-------- COLLECTED MATERIAL --------

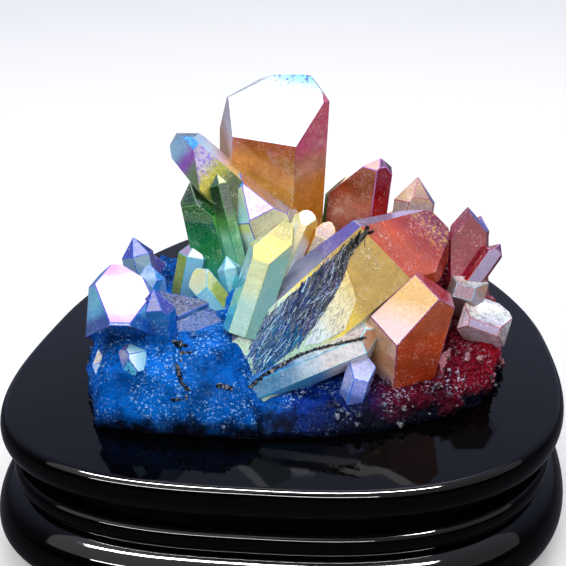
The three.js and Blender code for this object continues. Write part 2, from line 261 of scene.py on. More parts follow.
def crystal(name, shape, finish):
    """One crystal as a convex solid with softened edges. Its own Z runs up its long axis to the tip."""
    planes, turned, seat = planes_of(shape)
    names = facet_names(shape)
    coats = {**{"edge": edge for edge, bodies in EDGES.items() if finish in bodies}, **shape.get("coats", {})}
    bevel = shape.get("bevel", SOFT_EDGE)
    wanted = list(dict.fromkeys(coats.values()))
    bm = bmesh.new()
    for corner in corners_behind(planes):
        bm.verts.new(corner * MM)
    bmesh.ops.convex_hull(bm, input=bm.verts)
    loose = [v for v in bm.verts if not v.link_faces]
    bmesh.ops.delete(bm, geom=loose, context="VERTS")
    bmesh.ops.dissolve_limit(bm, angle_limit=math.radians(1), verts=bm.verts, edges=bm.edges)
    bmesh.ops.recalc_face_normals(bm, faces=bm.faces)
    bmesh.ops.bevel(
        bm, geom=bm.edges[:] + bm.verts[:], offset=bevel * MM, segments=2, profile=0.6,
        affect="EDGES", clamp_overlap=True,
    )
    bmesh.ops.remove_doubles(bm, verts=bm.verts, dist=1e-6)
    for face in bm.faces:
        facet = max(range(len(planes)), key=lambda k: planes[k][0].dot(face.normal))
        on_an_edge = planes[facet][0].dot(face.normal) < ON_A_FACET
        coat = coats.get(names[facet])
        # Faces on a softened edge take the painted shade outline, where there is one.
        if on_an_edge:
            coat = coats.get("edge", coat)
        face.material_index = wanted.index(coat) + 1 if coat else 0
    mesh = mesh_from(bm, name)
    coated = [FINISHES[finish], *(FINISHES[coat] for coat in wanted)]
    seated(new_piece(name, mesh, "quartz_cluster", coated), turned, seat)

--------

* PROMPT *
Copy out each line exactly.

* FULL OUTPUT *
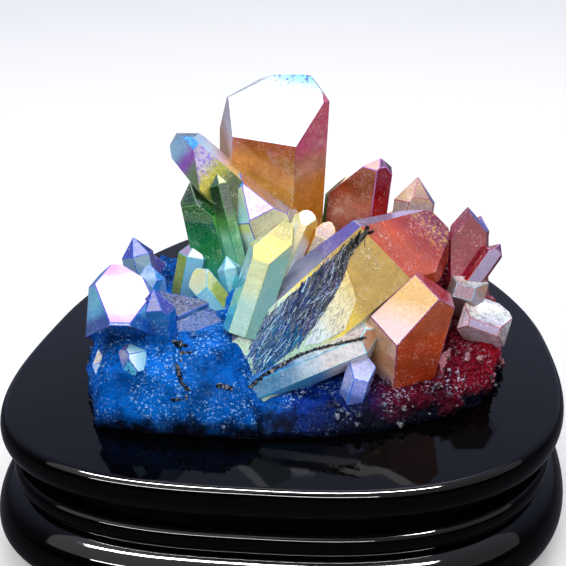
The three.js and Blender code for this object continues. Write part 2, from line 261 of scene.py on. More parts follow.
def crystal(name, shape, finish):
    """One crystal as a convex solid with softened edges. Its own Z runs up its long axis to the tip."""
    planes, turned, seat = planes_of(shape)
    names = facet_names(shape)
    coats = {**{"edge": edge for edge, bodies in EDGES.items() if finish in bodies}, **shape.get("coats", {})}
    bevel = shape.get("bevel", SOFT_EDGE)
    wanted = list(dict.fromkeys(coats.values()))
    bm = bmesh.new()
    for corner in corners_behind(planes):
        bm.verts.new(corner * MM)
    bmesh.ops.convex_hull(bm, input=bm.verts)
    loose = [v for v in bm.verts if not v.link_faces]
    bmesh.ops.delete(bm, geom=loose, context="VERTS")
    bmesh.ops.dissolve_limit(bm, angle_limit=math.radians(1), verts=bm.verts, edges=bm.edges)
    bmesh.ops.recalc_face_normals(bm, faces=bm.faces)
    bmesh.ops.bevel(
        bm, geom=bm.edges[:] + bm.verts[:], offset=bevel * MM, segments=2, profile=0.6,
        affect="EDGES", clamp_overlap=True,
    )
    bmesh.ops.remove_doubles(bm, verts=bm.verts, dist=1e-6)
    for face in bm.faces:
        facet = max(range(len(planes)), key=lambda k: planes[k][0].dot(face.normal))
        on_an_edge = planes[facet][0].dot(face.normal) < ON_A_FACET
        coat = coats.get(names[facet])
        # Faces on a softened edge take the painted shade outline, where there is one.
        if on_an_edge:
            coat = coats.get("edge", coat)
        face.material_index = wanted.index(coat) + 1 if coat else 0
    mesh = mesh_from(bm, name)
    coated = [FINISHES[finish], *(FINISHES[coat] for coat in wanted)]
    seated(new_piece(name, mesh, "quartz_cluster", coated), turned, seat)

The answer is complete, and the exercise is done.